If we say, for an example, a county has 40 clubs and that the goalkeeping academy caters for the age groups of u-13, u-15, u-17 and u-20. If each club was to send one goalkeeper at each level to the academy it would result in each age group having 40 goalkeepers receiving the best quality coaching the county can offer.

As there are four age groups, this would allow each age group to be assigned at the very least one session a month to as a starting point (e.g. – Saturday morning). The academy would then run every Saturday morning and would have 40 goalkeepers from every club at every age group at least once per month. If there was a match on the day of their coaching, then the coaching can choose who is playing and the rest can still receive their coaching.

Now if we say that a goalkeeping coach is capable of coaching ten to 12 goalkeepers at a time that would mean for our 40 goalkeepers, we will need four to five coaches so they can be shared equally.

Every session each month would focus on the different areas of goalkeeping ensuring all areas are covered and ensuring that they are age specific or performance level specific.

As well as this it will be important that goalkeepers are not receiving their coaching from the same coaches every month so they can be exposed to the different coaching and goalkeeping style so long as the core academy ideals are present.

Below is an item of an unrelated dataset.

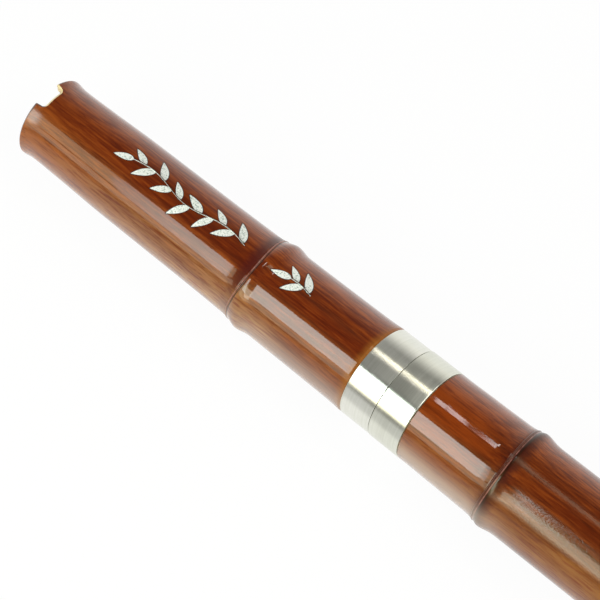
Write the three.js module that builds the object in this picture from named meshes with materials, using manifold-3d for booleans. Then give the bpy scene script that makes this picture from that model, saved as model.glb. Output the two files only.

Again, it will be the head goalkeeping coach’s job to ensure that all sessions are planned and proper periodisation plan is followed.

This idea is something I have long held, and thought would be a massive addition to any county that is serious about developing their goalkeeping selection pool.

To go fully into it and fully explain the vision I have had I would need a full Gaelic Life paper on its own! But, it is something that is very achievable and if was correctly set up would in my opinion pay massive dividends for counties in the future. There is no harm in ‘Deepening The Well!’